Vancouver Waterfront Park
Located off I-5 in downtown Vancouver, this park encompasses just over seven acres of dense, mixed-use waterfront Vancouver development. Waterfront Park began as a mill in the late 19th century and has transformed into a sprawling urban oasis with all sorts of modern amenities.
Vancouver Waterfront Park hugs the edge of the Columbia River and has picturesque natural formations and structures such as the massive Columbia River Water Feature, a 12-foot-tall monument with cascading water effects. The park also helps residents take in nature through a maze of scenic, easy-going trails and walking paths, which intersect with open lawn areas with benches for taking a break or enjoying a picnic. There are also plenty of places in the park to grab a bite to eat along the waterfront, including local favorite Who Song and Larry's Restaurant & Cantina.
Salmon Creek Park
There are few better places to cool off (for free!) on a hot summer day than Vancouver's Salmon Creek Park. The splash pad, complete with sprinklers and other elaborate water features, is the enticing focal point of the park, and the 35-acre expanse also contains roped swimming areas.
Klineline Pond is open for swimming and splashing, but visitors must leave boats, kayaks, and canoes at home. Lifeguards don't always staff the pond, so visitors with small children should be cautious. A three-mile paved trail also cuts through the park and provides a leisurely path to stroll, with the only obstacle being a slight incline.
From 7 a.m to dusk, Salmon Creek Park fills with visitors who come to enjoy the sandy beach, playground equipment, dozens of picnic tables, and the nearby Salmon Creek Sports Association Complex. Salmon Creek Park charges parking fees year-round, but there are no fees to enter the park. Annual parking passes are available for locals who frequently visit Salmon Creek Park.
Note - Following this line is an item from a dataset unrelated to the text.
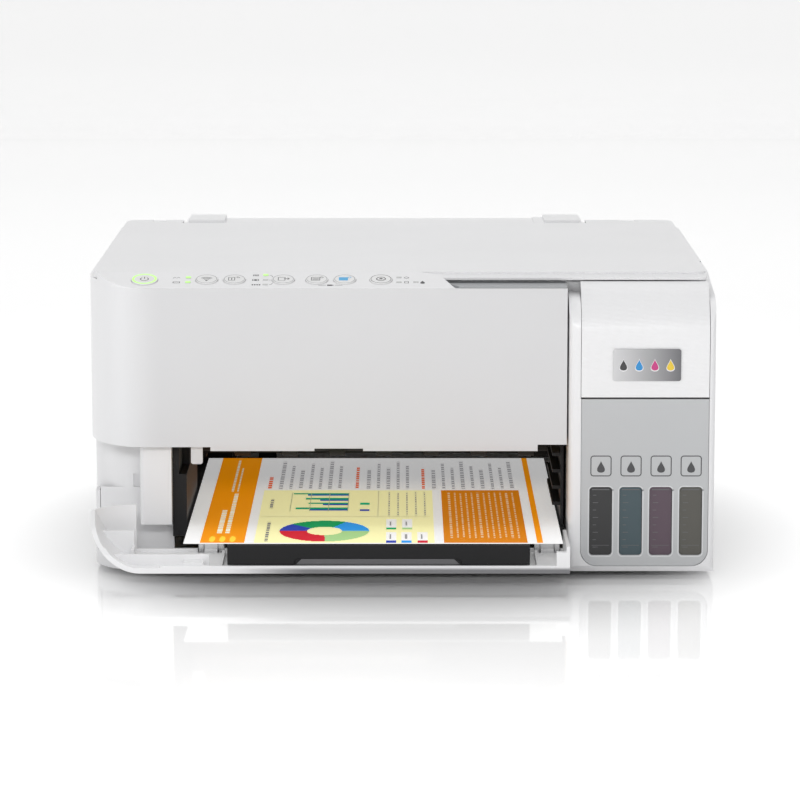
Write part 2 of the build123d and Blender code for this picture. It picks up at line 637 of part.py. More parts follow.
def indicator_lights():
    """Light guides beside the keys."""
    spots = [(-126, 11.6), (-126, 18.4), (-80, 8.3), (-80, 15), (-80, 21.7), (-0.6, 11.6), (-0.6, 18.4), (9.5, 11.9)]
    dots = []
    for x, y in spots:
        rise = (y - PANEL_Y) * math.tan(math.radians(SLOPE))
        dots.append(Pos(x, y, PANEL_TOP + rise + 0.17) * Rot(SLOPE, 0, 0) * Box(3.2, 1.5, 0.3))
    return Compound(children=dots)


def control_board():
    """Circuit board under the keys."""
    board = block((-165, 20), (8, 25), (164, 165.6))
    for x, _ in BUTTONS.values():
        board += block((x - 3, x + 3), (12.5, 18.5), (165.6, 168))
    return board


def scanner_base():
    """White scanner tub: floor, walls and the bezel around the glass, with sockets for both hinges."""
    base = block((-187.5, 183.2), (27, SCAN_REAR_MID), (SPLIT_SCAN, BEZEL_TOP))
    base += block((-187.5, -148), (290, SCAN_REAR), (SPLIT_SCAN, BEZEL_TOP))
    base += block((127, 187.5), (290, SCAN_REAR), (SPLIT_SCAN, BEZEL_TOP))
    cheek = side_outline([(125.5, SPLIT_SCAN), (120.5, 150), (TANK_REAR + 1, BEZEL_TOP), (300, BEZEL_TOP),
                          (300, SPLIT_SCAN)], (180, 187.5))
    base += cheek
    base -= block((-200, -155), (20, WRAP_REAR + GAP), (100, 172.5))
    base -= block((-200, -178), (20, WRAP_REAR + GAP), (100, 190))
    base -= block((TANK_LEFT - 1, 190), (20, 31), (100, 190))
    base -= block((-152, 181), (33, 300), (125, PANEL_TOP))
    base -= block((-184.5, -151), (61.5, 300), (125, PANEL_TOP))
    base -= block((-184.5, -150), (305, 322), (121, 160)) + block((129, 184.5), (305, 322), (121, 160))
    base -= block((-149, 151), (60, 282), (170, 190))
    base -= block((-190, 190), (313.5, 330), (174.5, 190))
    for x in (-162.0, 154.0):
        arm = block((x - 9, x + 9), (320, SCAN_PIVOT[0]), (SCAN_PIVOT[1] - 6, 174.4))
        base += arm + rod_x((x - 9, x + 9), *SCAN_PIVOT, 6)
        base -= rod_x((x - 10, x + 10), *SCAN_PIVOT, 3 + RUN_CLEAR)
        ear = block((x - 4, x + 4), (316.2, 321.8), (174, LID_PIVOT[1])) + rod_x((x - 4, x + 4), *LID_PIVOT, 2.8)
        base += ear - rod_x((x - 5, x + 5), *LID_PIVOT, 1.5 + RUN_CLEAR)
    return base


def scanner_glass():
    """Flat glass that the document lies on."""
    return block((-151.6, 156), (55, 287), (PANEL_TOP - 2.5, PANEL_TOP))


def scan_sensor():
    """Contact image sensor bar that travels under the glass."""
    bar = block((-140, -122), (62, 280), (148, 171.5)) + block((-146, -116), (158, 182), (132, 148))
    bar -= block((-134, -128), (66, 276), (170, 173))
    return bar - rod_x((-150, -110), 170, 140, 3 + RUN_CLEAR)


def sensor_rod():
    """Steel guide rod of the sensor bar."""
    return rod_x((-184.5, 181), 170, 140, 3)


# ---------------------------------------------------------------- document lid
LID_RADII = (9, 5, 10, 10)


def document_lid():
    """White lid with a cut-out for the paper support and two hinge arms."""
    lid = prism(plan((-184, 183.3), (27.1, 322.5), LID_RADII), (LID_UNDER, LID_TOP))
    lid -= block((FLAP_X[0] - 2, FLAP_X[1] + 2), (SCAN_REAR_MID, 330), (170, 190))
    nose = side_outline([(19.8, LID_UNDER), (19.8, 179.6), (30, 181.7), (38, LID_TOP), (60, LID_TOP),
                         (60, LID_UNDER)], (S_END[0], 183.3))
    edge = s_curve(0.4)
    edge += Line((S_END[0] + 0.4, 30), (S_END[0] + 0.4, 70)) + Line((S_END[0] + 0.4, 70), (190, 70))
    edge += Line((190, 70), (190, -8)) + Line((190, -8), (38.4, -8))
    nose &= prism(make_face(edge), (170, 190))
    lid += round_edges(nose, Axis.Z, [(183.3, 19.8, 179)], 4)
    for x in (-162.0, 154.0):
        lid -= block((x - 4.5, x + 4.5), (313.5, 330), (170, 190))
        lid += rod_x((x - 5.5, x + 5.5), *LID_PIVOT, 1.5)
    return lid


def lid_mat():
    """White foam sheet under the lid that presses the document flat."""
    return block((-146, 148), (63, 279), (LID_UNDER - 2.7, LID_UNDER))


# ---------------------------------------------------------------- write every piece
PIECES = {
    "base_tub": base_tub, "housing_shell": housing_shell, 
    "output_frame": output_frame, "rear_cover": rear_cover, "rubber_feet": rubber_feet,
    "case_screws": case_screws, "tank_housing": tank_housing, "tank_facia": tank_facia,
    "tank_cover": tank_cover, "badge_plate": badge_plate,
    "ink_tubes": ink_tubes, "chassis_frame": chassis_frame, "carriage_rail": carriage_rail,
    "carriage": carriage, "print_head": print_head, "carriage_belt": carriage_belt, "motors": motors,
    "feed_roller": feed_roller, "exit_roller": exit_roller, 
    "platen": platen, "maintenance_station": maintenance_station, "main_board": main_board,
    "power_supply": power_supply, "ac_inlet": ac_inlet, "usb_port": usb_port,
    "paper_hopper": paper_hopper, "edge_guide": edge_guide, "pickup_roller": pickup_roller,
    "paper_support": paper_support, "front_cover": front_cover, "output_tray": output_tray,
    "printed_sheet": printed_sheet, "front_panel": front_panel, "control_strip": control_strip,
    "handhold": handhold, "indicator_lights": indicator_lights, "control_board": control_board,
    "scanner_base": scanner_base, "scanner_glass": scanner_glass, "scan_sensor": scan_sensor,
    "sensor_rod": sensor_rod, "document_lid": document_lid, "lid_mat": lid_mat,
}

for node, make in PIECES.items():
    save(node, make())
for side, x in (("left", -138.8), ("right", 158.8)):
    save(f"{side}_pulley", belt_pulley(x))
for index, name in enumerate(TANK_NAMES):
    save(f"ink_tank_{name}", ink_tank(index))
    save(f"tank_cap_{name}", tank_cap(index))
for name, (x, radius) in BUTTONS.items():
    save(name, button(x, radius))
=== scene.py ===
import json
import math

import bmesh
import bpy
import numpy as np
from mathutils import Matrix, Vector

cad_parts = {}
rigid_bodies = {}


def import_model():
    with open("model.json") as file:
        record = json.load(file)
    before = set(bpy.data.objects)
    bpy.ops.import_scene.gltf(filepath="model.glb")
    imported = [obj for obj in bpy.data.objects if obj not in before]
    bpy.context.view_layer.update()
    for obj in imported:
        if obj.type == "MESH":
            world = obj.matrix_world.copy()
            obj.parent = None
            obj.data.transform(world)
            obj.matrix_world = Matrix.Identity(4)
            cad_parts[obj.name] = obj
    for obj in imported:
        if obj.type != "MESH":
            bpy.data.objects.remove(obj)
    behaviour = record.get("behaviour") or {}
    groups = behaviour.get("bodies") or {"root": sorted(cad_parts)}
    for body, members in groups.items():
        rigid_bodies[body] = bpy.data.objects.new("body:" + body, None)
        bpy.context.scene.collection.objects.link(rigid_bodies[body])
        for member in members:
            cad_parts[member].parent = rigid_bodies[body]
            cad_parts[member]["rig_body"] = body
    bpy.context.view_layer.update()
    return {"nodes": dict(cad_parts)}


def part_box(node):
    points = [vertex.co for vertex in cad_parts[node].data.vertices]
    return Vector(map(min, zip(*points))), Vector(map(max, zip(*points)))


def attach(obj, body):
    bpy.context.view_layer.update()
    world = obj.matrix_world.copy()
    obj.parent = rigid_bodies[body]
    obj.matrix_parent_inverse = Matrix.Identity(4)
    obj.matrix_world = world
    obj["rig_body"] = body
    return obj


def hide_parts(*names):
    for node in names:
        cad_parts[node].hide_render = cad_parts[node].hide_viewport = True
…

One of the main highlights of Marshall Park is Harper's Playground, an intentionally designed, fully accessible park for children of all abilities.
Harper's Playground is enveloped by the rest of the 14-acre Marshall Park, which houses other downtown Vancouver staples, such as the Marshall Community Center, Luepke Senior Center, and the Marshall Community Park Garden.
The youth sports field offers easy access to social spaces for nearby residents. Local children can join recreational leagues for baseball, volleyball, soccer, and more year-round. Community gardens and picnic tables round out the park's many amenities, making it a prime place for Vancouver residents to enjoy the outdoors. The picnic shelter is also available by reservation for a daily fee from May through September.
Nikkei Park is an extraordinary park in Vancouver. It beckons all budding paleontologists to check out the playground area full of Jurassic Park-inspired equipment and attractions. Kids of all ages can't help but flock to the fun-sized dinosaur replicas scattered throughout the five-acre park.
From 5 a.m to 10 p.m. every day, visitors can come to Nikkei Park and lounge in the gazebo area, play a game of pickup basketball on the court, or jog along the paved trails. This park has no entrance fee, and ample parking is available on-site and at nearby Image Elementary school during non-school hours.
Vancouver Lake Regional Park
Those looking for refreshing aquatic action will find it at Vancouver Lake Regional Park. Park-goers can start their trip to this free-to-enter park with a relaxing paddle in a kayak or canoe across Vancouver Lake while watching the Vancouver Lake Rowing Club race by. Head back to the beach for a game of sand volleyball, followed by lunch or dinner cooked up fresh on one of the few dozen barbecue grills.
Vancouver Lake Regional Park stretches 2.5 miles and is full of wildlife. On clear days, stunning views of Mount Saint Helens and other surrounding mountain ranges are visible.
The park also has plenty of space available when there's a celebration in order. Visitors can grab a free first-come, first-served, uncovered picnic table or reserve a covered picnic pavilion all day for a fee. For larger events such as weddings, additional portions of Vancouver Lake Regional Park are available for rent.
Explore Vancouver Parks
Vancouver's residents and visitors benefit from the city's many patches of open green spaces intermixed with the dense metropolitan bustle. The extensive park system here highlights the area's natural elements and offers an escape from busy urban life for the nearly 200,000 people who live, work, and play in Vancouver, Washington.